A recent survey conducted by Pew Research Centre discovered that around 60% of young adults are still receiving financial support from their parents. As the cost of living increases, it significantly affects how young people cope with their finances. However, is there a point where parents should stop providing financial support and allow their young adult children to learn how to become financially independent?
Adults Aged 18-34 Turn to Parents for Financial Help
A recent Pew Research survey revealed that approximately 60% of individuals aged 18 to 34 continued to rely on financial help from their parents in 2023.
Financial Independence Seems Likely in Time
Additionally, and good news for parents is that around 75% of young adults who acknowledge they are not entirely financially independent believe it is extremely or very likely that they will achieve financial autonomy.
Older Adults Less Likely to Need Support
In total, 44% of individuals aged 18 to 34 with at least one living parent reported receiving financial assistance from their parents within the last year. Among adults under 25, this percentage was 68%, while among those aged 30 to 34, it decreased to 30%. The survey findings indicate that young men and women are equally prone to acknowledge receiving financial support from their parents.
Top Expenses Are Household and Cellphone Bills
The primary areas where young adults report receiving financial assistance from their parents are household expenses and cellphone and streaming bills. Whereas 28% of young adults indicated receiving help with their household bills, while 25% mentioned receiving help with their cellphone bills.
Rent and Education Also a Struggle
The survey also highlighted that rent or mortgages, medical expenses and education were also a struggle for younger adults.
Almost 20% of Young Adults Needed Help With Rent or Mortgage
The recent survey indicates 17% of young adults needed help with their rent or mortgage, 15% needed help with medical expenses, and 11% needed help with the cost of education. Adults under 24 were far more likely to need help from parents than older adults aged 25 to 34.
Parents With Higher Incomes Gave More Financial Help
According to the Pew Research Center report, it was noted that parents with higher incomes were more inclined to provide support to their adult children. With 65% of parents with upper incomes and 61% with middle incomes stating they offered financial assistance to their children, compared to 52% of those with lower incomes.
Most Parents Say They Face No Negative Impact
Most parents said that financially supporting their adult children did not harm their finances. More than 64% of parents who financially supported their children stated it had little to no impact.
About a Third of Young Adults Live with Their Parents
The report also highlighted the increasing number of young adults living at home with their parents. “Among those ages 18 to 24, 57% are living in a parent’s home, compared with 53% in 1993,” the report stated.
Parents Say It Has a Positive Impact on Relationships
Parents also expressed support for their children living at home for an extended period.

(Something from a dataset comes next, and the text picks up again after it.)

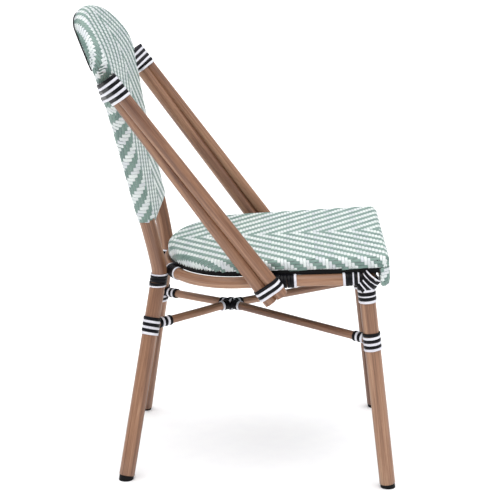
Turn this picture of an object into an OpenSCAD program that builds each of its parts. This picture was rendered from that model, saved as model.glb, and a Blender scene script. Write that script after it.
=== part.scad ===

The majority of parents reported a positive impact on their relationship with their child, with 45% describing it as very positive, while 29% said it had somewhat positive impact.

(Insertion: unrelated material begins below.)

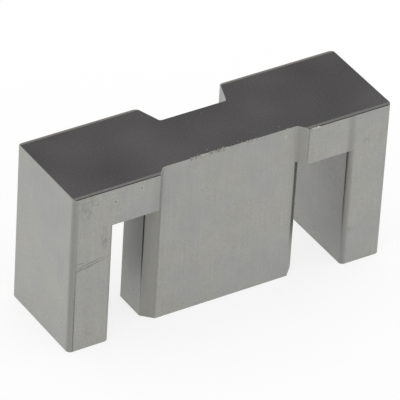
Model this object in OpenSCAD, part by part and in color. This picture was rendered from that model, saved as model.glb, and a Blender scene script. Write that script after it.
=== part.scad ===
// Ferrite core half of the economic flat type, size EFD 30/15/9, as pressed,
// sintered and ground.
// The three legs point down and rest on their ground faces at Z = 0; the back
// of the core faces up. X runs across the legs and Y from front to rear.
// The origin is in the mating plane, midway across and midway through the depth.

/* [Core] */
// Length across the outer legs
core_length = 30; // [28:0.1:34]
// Height from the mating faces to the back
core_height = 15; // [13.5:0.1:20]
// Depth of the outer legs and of the back's end blocks
core_depth = 9.1; // [8.6:0.1:12]

/* [Winding window] */
// Distance between the inner faces of the outer legs
window_width = 22.4; // [20.5:0.1:24.5]
// Depth of the window, from the mating faces up to the back
window_height = 11.5; // [8:0.1:12.5]

/* [Centre leg] */
// Width of the centre leg
centre_width = 14.6; // [12.5:0.1:16]
// Thickness of the centre leg
centre_thickness = 4.9; // [4.2:0.1:5.4]
// Set-back of the centre leg's front from the outer legs' fronts
centre_setback = 0.8; // [0.4:0.05:1]
// Leg of the 45 degree chamfer on the centre leg's long edges
centre_chamfer = 0.95; // [0.4:0.05:1.4]

/* [Recesses in the back] */
// Lean of the front recess's end walls from the depth direction, in degrees
front_wall_angle = 40; // [20:1:50]
// Radius where the front recess's floor turns into its end walls
front_root_radius = 0.4; // [0.1:0.05:0.6]
// Depth of the rear notch
notch_depth = 2.45; // [1.8:0.05:2.8]
// Width of the rear notch along its floor
notch_floor = 6.25; // [4:0.05:9]
// Lean of the rear notch's end walls from the depth direction, in degrees
notch_wall_angle = 19.5; // [10:0.5:30]
// Radius where the notch's end walls meet the rear faces
notch_lip_radius = 0.5; // [0.2:0.05:0.8]
// Radius where the notch's floor turns into its end walls
notch_root_radius = 0.25; // [0.1:0.05:0.5]

/* [Edges] */
// Radius of the upright edges of the outer legs and end blocks
edge_radius = 0.4; // [0.2:0.05:0.7]
// Width of the land that the pressing leaves along the back's long edges
land_width = 0.38; // [0.2:0.02:0.6]
// Fall of that land from the back to its outer edge
land_fall = 0.1; // [0.04:0.02:0.2]

/* [Hidden] */
$fn = 96;
// How far a cutting shape reaches past the surface that it cuts
over = 1;
leg_width = (core_length - window_width) / 2;
back_thickness = core_height - window_height;
front_face = -core_depth / 2;
rear_face = core_depth / 2;
recess_face = front_face + centre_setback;
notch_face = rear_face - notch_depth;
// Half widths of the recesses along their floors and at their mouths
recess_half = centre_width / 2 - centre_chamfer;
recess_mouth_half = recess_half + centre_setback * tan(front_wall_angle);
notch_half = notch_floor / 2;
notch_mouth_half = notch_half + notch_depth * tan(notch_wall_angle);

// Unit vector at a compass angle in the plan
function toward(angle) = [cos(angle), sin(angle)];

// The sliver between a corner and the arc that rounds it. The corner's two
// edges leave it at the angles given; cut away, the sliver rounds an outer
// corner, and added, it fills an inner one.
module corner_sliver(corner, angle_a, angle_b, radius) {
    half_angle = (angle_b - angle_a) / 2;
    reach = radius / tan(half_angle);
    centre = corner + toward((angle_a + angle_b) / 2) * radius / sin(half_angle);
    difference() {
        polygon([corner, corner + toward(angle_a) * reach, centre,
                 corner + toward(angle_b) * reach]);
        translate(centre) circle(r = radius);
    }
}

// Draws what follows on both sides of the middle plane
module both_sides() {
    children();
    mirror([1, 0]) children();
}

// Plan of the right outer leg, rounded on its four upright edges
module outer_leg_plan() {
    inner = window_width / 2;
    outer = core_length / 2;
    difference() {
        translate([inner, front_face]) square([leg_width, core_depth]);
        corner_sliver([inner, front_face], 0, 90, edge_radius);
        corner_sliver([outer, front_face], 90, 180, edge_radius);
        corner_sliver([outer, rear_face], 180, 270, edge_radius);
        corner_sliver([inner, rear_face], 270, 360, edge_radius);
    }
}

// Plan of the flat centre leg, an octagon of long front and rear faces
module centre_leg_plan() {
    half = centre_width / 2;
    rear = recess_face + centre_thickness;
    polygon([
        [-half, recess_face + centre_chamfer], [-half + centre_chamfer, recess_face],
        [half - centre_chamfer, recess_face], [half, recess_face + centre_chamfer],
        [half, rear - centre_chamfer], [half - centre_chamfer, rear],
        [-half + centre_chamfer, rear], [-half, rear - centre_chamfer]
    ]);
}

// Shallow recess in the back's front, with flared and rounded ends
module front_recess_plan() {
    flare = [tan(front_wall_angle), -1] * over;
    difference() {
        polygon([[-recess_half, recess_face], [recess_half, recess_face],
                 [recess_mouth_half, front_face] + flare,
                 [-recess_mouth_half, front_face] + [-flare.x, flare.y]]);
        both_sides()
            corner_sliver([recess_half, recess_face], 180, 270 + front_wall_angle,
                          front_root_radius);
    }
}

// Deep notch in the back's rear, narrower along its floor
module rear_notch_plan() {
    flare = [tan(notch_wall_angle), 1] * over;
    difference() {
        polygon([[-notch_half, notch_face], [notch_half, notch_face],
                 [notch_mouth_half, rear_face] + flare,
                 [-notch_mouth_half, rear_face] + [-flare.x, flare.y]]);
        both_sides()
            corner_sliver([notch_half, notch_face], 90 - notch_wall_angle, 180,
                          notch_root_radius);
    }
}

// Plan of the back that joins the legs
module back_plan() {
    outer = core_length / 2;
    difference() {
        translate([-outer, front_face]) square([core_length, core_depth]);
        front_recess_plan();
        rear_notch_plan();
        both_sides() {
            corner_sliver([outer, front_face], 90, 180, edge_radius);
            corner_sliver([outer, rear_face], 180, 270, edge_radius);
            corner_sliver([notch_mouth_half, rear_face], 270 - notch_wall_angle, 360,
                          notch_lip_radius);
        }
    }
}

// Wedge that takes the land off the back's front edges, along the whole length
module front_land() {
    slope = land_fall / land_width;
    translate([-core_length / 2 - over, front_face, core_height])
        rotate([90, 0, 90])
            linear_extrude(core_length + 2 * over)
                polygon([[-over, -land_fall - over * slope],
                         [land_width + over, over * slope],
                         [-over, over * slope]]);
}

module core() {
    color("#5c5b5a")
        difference() {
            union() {
                translate([0, 0, window_height])
                    linear_extrude(back_thickness) back_plan();
                linear_extrude(window_height) centre_leg_plan();
                linear_extrude(window_height) both_sides() outer_leg_plan();
            }
            front_land();
            mirror([0, 1, 0]) front_land();
        }
}

core();
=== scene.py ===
"""Looks of a ferrite E core half, economic flat type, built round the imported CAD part.

The core is one pressed, sintered and ground piece of manganese zinc ferrite. Its skin is made here
as a set of walls, each a plan course carried upwards, closed by flat caps, and welded to one mesh.
Lengths are in millimetres until a mesh is written, and then in metres.
"""

import logging
from dataclasses import dataclass, field
from enum import Enum
from typing import Any

import bpy
import numpy as np
from mathutils import Matrix, Vector
from mathutils.geometry import delaunay_2d_cdt


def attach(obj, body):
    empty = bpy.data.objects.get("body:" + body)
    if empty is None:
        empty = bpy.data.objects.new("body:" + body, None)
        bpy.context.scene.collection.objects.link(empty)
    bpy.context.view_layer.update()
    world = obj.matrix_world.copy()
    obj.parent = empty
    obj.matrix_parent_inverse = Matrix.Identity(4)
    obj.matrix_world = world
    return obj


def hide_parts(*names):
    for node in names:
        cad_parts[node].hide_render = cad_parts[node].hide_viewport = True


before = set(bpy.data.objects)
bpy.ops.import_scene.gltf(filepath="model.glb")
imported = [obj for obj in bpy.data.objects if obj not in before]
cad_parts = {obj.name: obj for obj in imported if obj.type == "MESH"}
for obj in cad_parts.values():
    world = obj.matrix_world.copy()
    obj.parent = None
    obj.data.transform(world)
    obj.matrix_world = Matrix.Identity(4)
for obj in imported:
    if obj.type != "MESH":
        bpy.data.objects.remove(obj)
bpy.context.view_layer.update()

Array = np.ndarray
MM = 0.001
log = logging.getLogger("ferrite_core")

FLASH_FROM = 0.3  # darkness of a seam from which it is flash, with a groove
SEAM_TAPER = 0.02  # share of a wall's height over which a groove dies away at either end
CHIP_FULL_AT = 0.05  # growth of an edge's radius at which its profile is all chip
CHIP_HOLLOW = 0.3  # sag of a chip's profile, as a share of its reach
WELDS_PER_MM = 1e4  # vertices that round to the same step of this grid are one
EDGE_SEED, CHIP_SEED = 31, 7


class Zone(Enum):
    """Surfaces of the core that were made in different ways, numbered as material slots."""

    BACK = 0  # under the upper punch, as sintered
    FLANK = 1  # against the die wall
    FRONT_LAND = 2  # narrow step of the punch along the front
    REAR_LAND = 3  # the same along the rear
    UNDERSIDE = 4  # under the lower punch, inside the winding window
    GROUND = 5  # mating faces, ground flat
    FLASH = 6  # dark lines where the die's parts met, and a painted reflection on the right chamfer


class Mark(Enum):
    """Marks that follow the surface, each kept as a number at every face corner."""

    CHIP = "chip"  # fresh fracture
    PORE = "pore"  # hollow of an open pore, painted darker as painted shade
    RIM = "rim"  # pale ring round a pore, a painted highlight of its lip; the mesh is not raised there
    TURN = "turn"  # how far the wall is turned between front and end, which sets painted shade on the flank
    SEAM = "seam"  # dark line along an upright edge, and the wide painted reflection on the right chamfer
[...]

Most Young Adults Contribute to Parents Household Expenses
The report stated that more than half of young adults who live with their parents say they contribute financially. With 65% of young adults indicating they would help with household expenses such as groceries or utility bills, and 46% said they contribute money toward the rent or mortgage.

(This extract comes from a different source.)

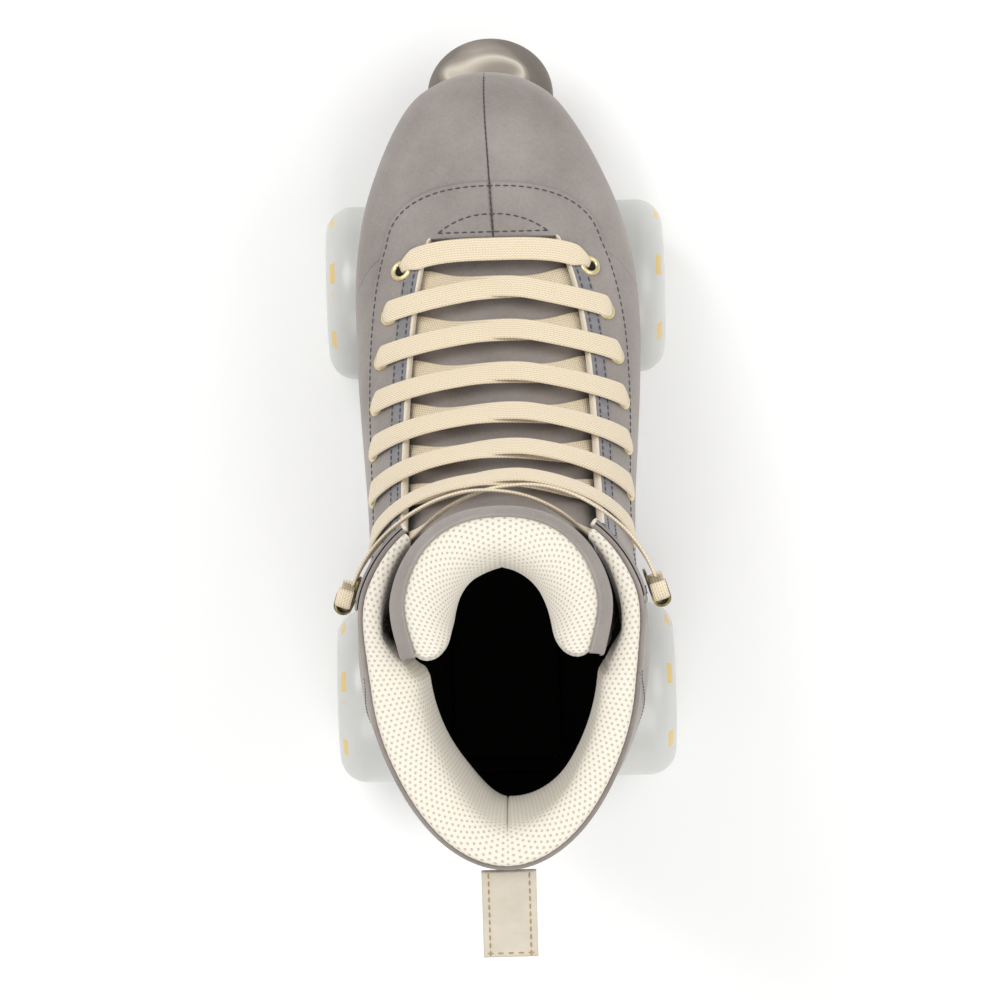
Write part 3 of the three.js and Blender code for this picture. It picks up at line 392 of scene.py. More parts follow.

Survey Finds Financial Support Can Cause Mental Stress
Contradictory findings arise from another survey. According to a recent study by Intuit Credit Karma, 76% of parents who provided financial assistance to their adult children indicated a negative effect on their own finances. Additionally, 60% mention experiencing mental stress due to this financial support.
Some Parents Postpone Their Retirement
The survey also revealed numerous parents had made sacrifices to aid their adult children, with 52% reducing their living expenses, 27% delaying retirement, and 39% experiencing difficulties affording essential necessities such as groceries and utility bills.
Supporting Adult Children Can Have a Negative Impact
According to Credit Karma, numerous parents felt a duty towards their children as they struggled with their finances, particularly in the current economic conditions. However, the survey revealed that supporting their adult children could also have an adverse effect on their own financial situation as well as their mental health.
High Housing and Education Costs Creating Challenges
Courtney Alev, a consumer financial advocate at Credit Karma, commented on the findings. In the report, she stated, “Achieving financial independence as a young adult can be challenging, especially as they face high housing and education costs.”
Parents Should Not Get Rid of Their Own Financial Goals
She added, “There’s nothing wrong with providing financial support to your adult children if they’re in need, but if it begins to have a negative impact on your own finances, it is probably time to set some guardrails.”
Parents Need to Assess Their Own Financial Situation
She also stated parents should be “clearly communicating any expectations tied to the financial assistance” that they provided while at the same time ensuring they were assessing their own “financial situation.” Alev warned parents about not giving up on their own financial goals to help their children financially, for example, “pulling from retirement savings.”
Help Young Adults Build up Credit Rating
Alev proposed alternative methods for parents to assist their children in attaining financial independence, such as adding them as authorized users on a credit card to help build their credit score or letting them stay at home.